I am finding it very confusing the sources I have found such as STTM - many of the symptoms of low cortiol are also ones of high.. so how do you know???
obviously testing would be the most accurate way, but I am currently on cortef and very confused about what to do .. i dont know if my symptoms are low - and so I need to increase.. or high and i need to decrease... :s
help appreciated!
 

drob31

Senior Member
Messages
1,487
Here's how I have come to understand it:

Low cortisol is like high cortisol because high cortisol can make cells resistant to all hormones, including cortisol itself. This means with high cortisol, you get some resistance at the cellular level, which would theoretically make it feel allot like low cortisol. High cortisol can also cause cellular resistance to other hormones such as testosterone, progesterone, and estrogen. Cortisol is needed for thyroid hormone to be accessed by the cell. Too little and it makes you hypothyroid. Too much and it again, makes you hypothyroid. Hypothyroid is probably what causes most of the symptoms, but the cells would theoretically also be deficient in all hormones. This is why high cortisol can feel allot like low cortisol.

That is my current understanding. It has taken allot of time to understand it.

The question is, why is cortisol high or low?
 

SDSue

Southeast
Messages
1,066
I wish I could credit the source, but unfortunatley I took a screen shot of this because I thought it summarized cortisol well.

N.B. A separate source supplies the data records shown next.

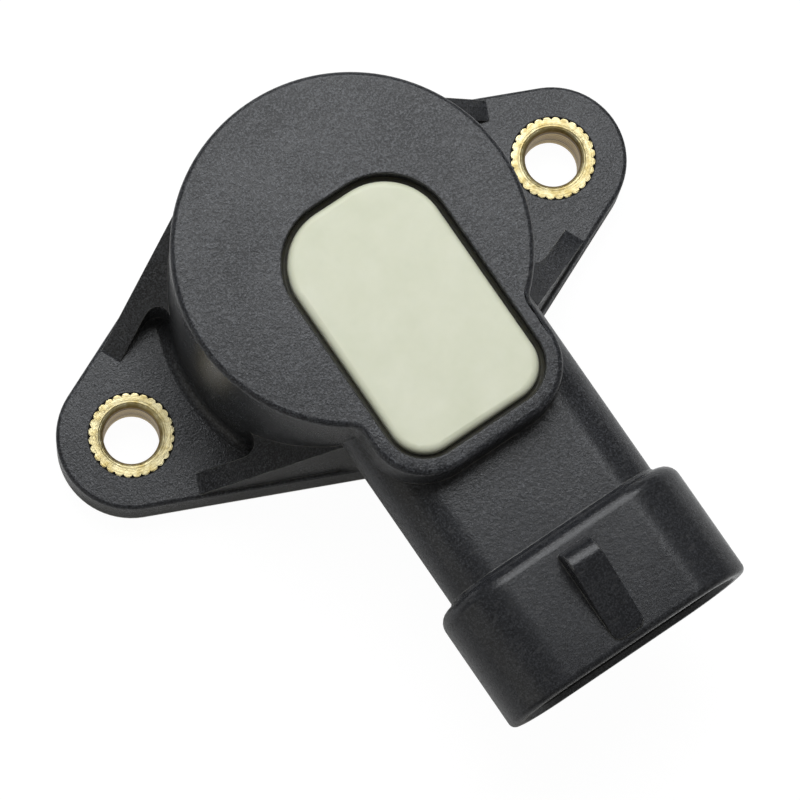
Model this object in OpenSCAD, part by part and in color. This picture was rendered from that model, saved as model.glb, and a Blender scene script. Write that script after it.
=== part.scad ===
// Throttle position sensor: a rotary potentiometer in a moulded housing.
// Millimetres. The origin is on the rotor's axis, in the plane of the mounting face.
// +Z points away from the engine, +X runs along the line of the two fixing holes and
// the plug socket opens towards -Y.

/* [Mounting flange] */
// Distance between the two fixing holes
hole_spacing = 48.4; // [46:0.2:52]
// Thickness of the flange and its ears
flange_t = 4.9; // [4:0.1:6]
// Radius of each ear round its fixing hole
ear_r = 7.1; // [6.6:0.1:8]
// Rounding of the flange's upper edge
flange_edge = 0.4; // [0.2:0.1:0.6]
// Thickness of each gusset
gusset_t = 2.1; // [1.6:0.1:2.6]
// Distance from the hole's centre line to the foot of a gusset, along the flange's edge
gusset_foot = 5.1; // [4.8:0.1:7]
// Slope of the gusset's top edge in degrees
gusset_slope = 42; // [35:1:50]
// How far a gusset's outer face lies inside the flange's edge
gusset_set_in = 0.35; // [0.1:0.05:0.5]
// Radius of the hollow corner between a gusset and the barrel
gusset_fillet = 1.3; // [0.8:0.1:1.6]

/* [Brass bushings] */
// Bore radius, clearance for an M5 screw
bore_r = 2.65; // [2.6:0.05:2.9]
// Radius over the crests of the knurl
knurl_r = 4.05; // [3.9:0.05:4.4]
// Depth of the knurl's teeth
knurl_depth = 0.24; // [0.15:0.01:0.35]
// Number of teeth in the knurl
knurl_teeth = 28; // [20:1:36]
// Radius of the rounded entry to the bore
bore_entry = 0.65; // [0.4:0.05:0.8]
// Chamfer at the bore's lower end
bore_chamfer = 0.3; // [0.2:0.05:0.5]

/* [Barrel] */
// Height of the front face above the mounting face
barrel_h = 25.4; // [24.8:0.1:27]
// Radius of the barrel at the flange
barrel_base_r = 16.85; // [16.6:0.05:17.4]
// Radius of the barrel under its front edge
barrel_top_r = 16.6; // [16.2:0.05:16.6]
// Radius of the hollow corner between the flange and the barrel
barrel_foot = 1.5; // [0.8:0.1:2]
// Rounding of the front edge
front_edge = 0.55; // [0.3:0.05:0.7]
// Radius of the hollow corners where the window rim leaves the barrel
rim_corner = 1.2; // [0.6:0.1:1.6]

/* [Window and cover plate] */
// Width of the cover plate
plate_w = 15.45; // [13:0.05:16]
// Length of the cover plate
plate_l = 24.55; // [23:0.05:25]
// How far the plate's far end lies past the rotor's axis
plate_far_y = 4.65; // [4:0.05:6]
// Corner radius at the far end
plate_far_r = 5.85; // [4:0.05:6.5]
// Corner radius at the plug end
plate_near_r = 3.5; // [3:0.05:5]
// Thickness of the cover plate
plate_t = 2.7; // [2:0.1:3.2]
// Rounding of the plate's upper edge
plate_edge = 0.7; // [0.4:0.05:1]
// How far the plate lies under the front face
plate_recess = 0.3; // [0.2:0.05:0.8]
// Gap between the plate and the pocket's wall
plate_gap = 0.55; // [0.4:0.05:0.6]
// Width of the rim round the pocket
rim_w = 1.6; // [1.3:0.05:2]
// Chamfer along the pocket's edge
pocket_chamfer = 0.1; // [0.05:0.05:0.3]
// Width of the ledge that carries the plate
ledge_w = 1.2; // [1:0.05:1.4]
// Thickness of the sealant bead on the ledge
sealant_t = 0.3; // [0.2:0.05:0.5]

/* [Neck and plug socket] */
// Sideways offset of the window, neck and socket from the rotor's axis
socket_x = 0.95; // [0.6:0.05:1.4]
// Further sideways offset of the neck and socket from the window
socket_shift = 0.3; // [0:0.05:0.4]
// Height of the socket's axis above half the barrel's height
socket_rise = 4.3; // [3.8:0.1:4.5]
// Half width of the neck
neck_half_w = 11.15; // [10.9:0.05:11.6]
// Radius of the neck's sides
neck_r = 4.5; // [4.2:0.1:4.8]
// Step from the neck out to the collar
collar_step = 1.88; // [1.6:0.02:2.1]
// Rear end of the collar
collar_y = -31.55; // [-33:0.05:-31]
// Plug mouth
mouth_y = -43.85; // [-46:0.05:-43]
// Rounding of the collar's rear edge
collar_rear_edge = 1.5; // [0.8:0.1:1.6]
// Rounding of the mouth's outer edge
mouth_edge = 0.6; // [0.3:0.05:0.8]
// Chamfer at the foot of the collar
collar_foot = 0.3; // [0.2:0.05:0.4]
// Wall thickness of the socket
socket_wall = 1.8; // [1.5:0.05:2]
// Depth of the socket
socket_depth = 12.2; // [11.5:0.1:12.6]
// Lead-in chamfer inside the mouth
mouth_lead = 0.5; // [0.3:0.05:0.7]

/* [Latch ramp] */
// Width of the latch ramp
latch_w = 3.3; // [2.8:0.1:4]
// Height of the latch ramp over the collar
latch_h = 2.85; // [2:0.05:3.2]
// Rear end of the ramp behind the collar's rear edge
latch_rear = 2; // [1.8:0.1:2.6]
// Length of the ramp
latch_l = 9.55; // [8.5:0.05:9.6]
// Rounding of the ramp's nose
latch_nose = 1.5; // [1.2:0.05:1.7]
// Rounding of the ramp's corners
latch_corner = 0.3; // [0.2:0.05:0.4]
// Rounding of the corners at the ramp's low end
latch_end_corner = 0.75; // [0.4:0.05:1]

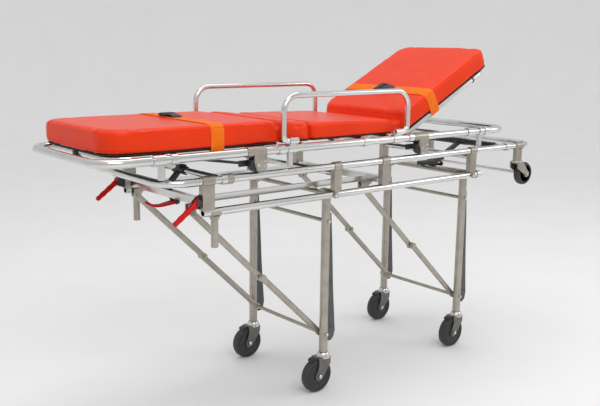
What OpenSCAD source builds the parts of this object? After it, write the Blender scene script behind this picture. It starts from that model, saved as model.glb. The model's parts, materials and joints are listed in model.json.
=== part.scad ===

If anyone knows the source, please add. (It may even be from PR?)
Screen Shot 2014-11-25 at 9.49.29 PM.png
 

drob31

Senior Member
Messages
1,487
I wish I could credit the source, but unfortunatley I took a screen shot of this because I thought it summarized cortisol well. If anyone knows the source, please add. (It may even be from PR?)View attachment 9342

This is from an article on t-nation called "the truth about adrenal fatigue."

http://www.t-nation.com/free_online...nce_nutrition/the_truth_about_adrenal_fatigue

I don't agree with the recommendations as far as PS. As has been mentioned on here, seriphos is more effective than PS, and soy derived PS has never been proven to be effective as has the bovine source, which isn't used anymore.
 

Peyt

Senior Member
Messages
678
Location
Southern California
Thanks everyone so much for your contribution to this post,
When I had my cortisol measured, it was abnormally high in the morning, normal during the day and then below normal at night! Furthermore, when I take PC it improves my mood, and I am smiling all day but then I gain weight easily on PC (especially around stomach and breast area) and get tired fast.... on the other hand when I take PS I feel focused and lose weight (after a couple of weeks of usage) but become agitated and angry easily(opposite of when i take PC)

This is always been puzzling to me until I saw this post and the section SDSue has posted which has "Abnormal Circadian Rythm" ..... Anyone can explain what this is? I am real curious to know if perhaps this is what I am dealing with and maybe I need to take PC and PS together.... or perhaps look at trying some Alpha GPC and PS as mentioned there.... Thanks so much for educating me in advance.